To cap off the comeback, Holtmann trotted out a lineup of four upperclassmen – Jallow, Young, Walker and Washington – and a sophomore in Liddell for the last seven-and-a-half minutes. The veterans, in the head coach’s words, “stayed really committed to how we wanted to play.”

Liddell and Young carried the load down low. Washington hit a floater to tie it up with 4:54 left and hit two free throws 31 seconds later to grab the lead for the first time since the beginning of the game. Walker had two assists and zero turnovers in the last 14 minutes. Jallow locked up Harper, who went scoreless in the final 10 minutes and missed his last six shots.

“I thought Musa's play on him and awareness was as critical as anything throughout the game,” Holtmann said. “He continues to do a really good job on the opposition's bigger wings.”

By the time the Buckeyes began adding to their lead with three straight buckets from Liddell and Young, it became fairly clear that Rutgers didn’t have the horses to stay in it any longer.
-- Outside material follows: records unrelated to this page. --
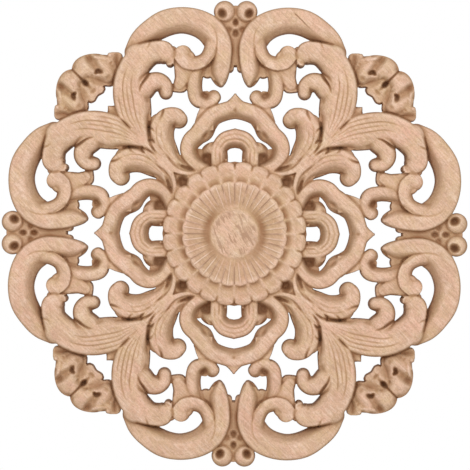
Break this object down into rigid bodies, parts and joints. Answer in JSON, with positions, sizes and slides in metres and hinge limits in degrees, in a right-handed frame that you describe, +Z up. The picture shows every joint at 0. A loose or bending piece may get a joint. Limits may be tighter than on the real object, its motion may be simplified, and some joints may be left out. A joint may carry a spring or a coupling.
{
  "type": "carved wood applique",
  "caption": "Round pierced wood applique with a fluted centre boss, acanthus leaves and C-scrolls, flat at the back, glued or pinned to furniture, doors or ceilings.",
  "frame": {"origin": "centre of the flat back face, on the rosette's own axis", "axes": "+Z up the wall along one crown axis, +X to the side, +Y out of the flat back into what it is fixed to, so the carved face looks to -Y"},
  "size_m": [0.2992, 0.02, 0.2992],
  "materials": {
    "raw_wood": "unpainted pale wood, sanded, matte, with fine grain and darker tool-cut hollows"
  },
  "bodies": {
    "root": {"carved_rosette": "raw_wood"}
  },
  "joints": []
}
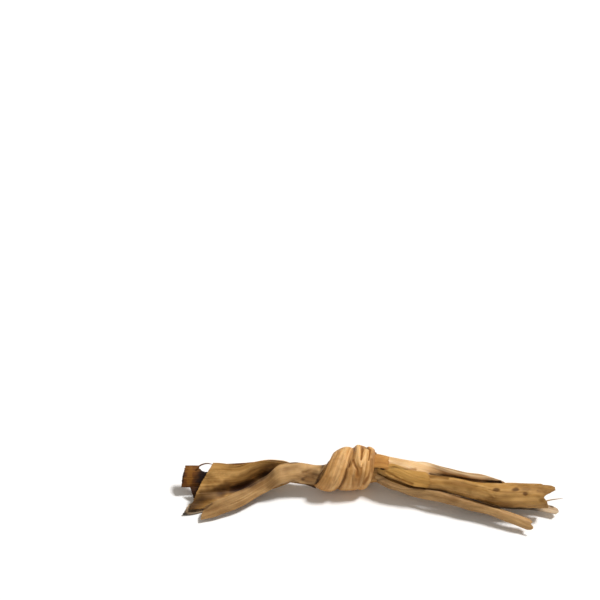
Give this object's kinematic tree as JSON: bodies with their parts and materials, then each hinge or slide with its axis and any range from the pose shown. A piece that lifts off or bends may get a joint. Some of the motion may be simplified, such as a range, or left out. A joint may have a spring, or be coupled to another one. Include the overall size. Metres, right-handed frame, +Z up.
{
  "type": "bundle of dried banana leaves",
  "caption": "Long dried banana leaf strips gathered side by side, pinched at the middle and bound by a wide leaf strip wound round them, with loose cut ends.",
  "frame": {"origin": "on the table, at the middle of the bundle's footprint", "axes": "+X along the bundle from its broad end to its ragged end, +Y to its back, +Z up"},
  "size_m": [0.1808, 0.0422, 0.0208],
  "materials": {
    "broad_leaf": "matte",
    "front_leaf": "matte",
    "back_leaf": "matte",
    "stub_leaf": "matte",
    "under_leaf": "matte",
    "short_leaf": "matte",
    "tie_strip": "matte"
  },
  "bodies": {
    "root": {"broad_leaf": "broad_leaf", "front_leaf": "front_leaf", "back_leaf": "back_leaf", "stub_leaf": "stub_leaf", "under_leaf": "under_leaf", "short_leaf": "short_leaf", "tie_strip": "tie_strip"}
  },
  "joints": []
}
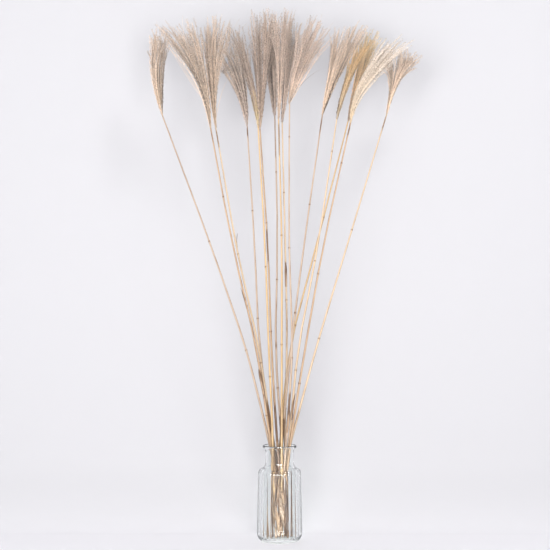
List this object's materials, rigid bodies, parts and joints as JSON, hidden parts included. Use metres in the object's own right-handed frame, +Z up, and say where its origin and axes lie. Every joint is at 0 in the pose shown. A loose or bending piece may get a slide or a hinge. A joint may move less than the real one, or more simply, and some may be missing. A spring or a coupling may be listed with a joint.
{
  "type": "dried miscanthus plumes in a ribbed glass vase",
  "caption": "Fan of dried miscanthus stems with feathery beige and golden plumes, standing in a small ribbed clear glass vase.",
  "frame": {"origin": "centre of the vase's flat base, on the surface that it stands on", "axes": "+Z up along the vase's axis; +X to the right across the wide fan of stems; +Y away from the front view, through the fan's depth"},
  "size_m": [0.506, 0.1807, 1.0019],
  "materials": {
    "glass": "clear soda glass, faintly grey-green, polished, with upright flutes",
    "straw": "dry straw culm, satin, with darker joints and brown streaks",
    "plume_beige": "dry silky hairs, greyish beige, matt",
    "plume_grey": "dry silky hairs, brownish grey, matt",
    "plume_golden": "dry silky hairs, golden straw, matt"
  },
  "bodies": {
    "root": {"vase": "glass", "stem_01": "straw", "stem_02": "straw", "stem_03": "straw", "stem_04": "straw", "stem_05": "straw", "stem_06": "straw", "stem_07": "straw", "stem_08": "straw", "stem_09": "straw", "stem_10": "straw", "stem_11": "straw", "stem_12": "straw", "stem_13": "straw", "stem_14": "straw", "stem_15": "straw", "plume_01": "plume_beige", "plume_02": "plume_beige", "plume_03": "plume_beige", "plume_04": "plume_grey", "plume_05": "plume_golden", "plume_06": "plume_beige", "plume_07": "plume_grey", "plume_08": "plume_beige", "plume_09": "plume_grey", "plume_10": "plume_beige", "plume_11": "plume_beige", "plume_12": "plume_golden", "plume_13": "plume_golden", "plume_14": "plume_golden", "plume_15": "plume_beige"}
  },
  "joints": []
}
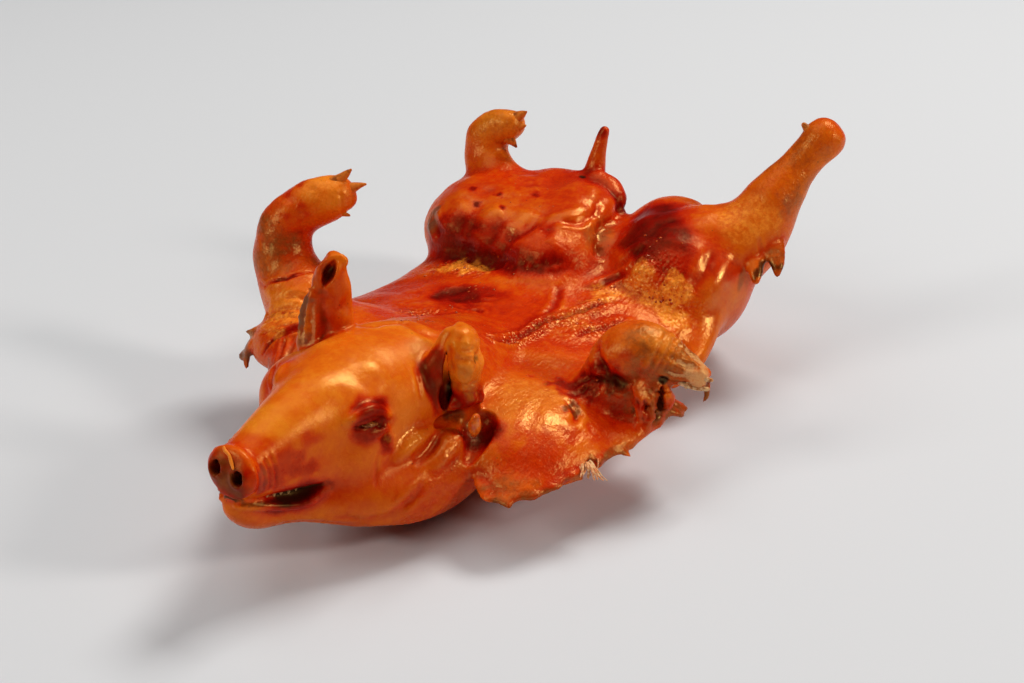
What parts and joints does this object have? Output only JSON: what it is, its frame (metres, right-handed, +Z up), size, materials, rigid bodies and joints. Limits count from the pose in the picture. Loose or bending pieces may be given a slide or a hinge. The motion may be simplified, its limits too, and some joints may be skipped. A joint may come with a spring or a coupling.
{
  "type": "roast suckling pig",
  "caption": "Whole roast suckling pig lying on its opened belly, skin browned and glossy, legs drawn up, snout forward.",
  "frame": {"origin": "on the flat underside of the trunk, at the height of the surface it lies on, under the middle of the back", "axes": "+Z up from the belly to the back, +Y towards the tail, so the snout points along -Y, and +X is the pig's left"},
  "size_m": [0.3813, 0.5544, 0.2011],
  "materials": {
    "roast_skin": "glossy"
  },
  "bodies": {
    "root": {"suckling_pig": "roast_skin"}
  },
  "joints": []
}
Not with the depleted frontcourt and Jacob Young dealing with back pain after a nasty fall on a failed dunk attempt.

Three and a half minutes after Washington tied the game, Ohio State already held a double-digit lead, and with 1:21 left, it was effectively over.

“Grinding, grinding, grinding. That's how Big Ten games work,” Washington said. “We've got a lot of older guys who've been here and been in this moment a lot, so we were able to stay poised.”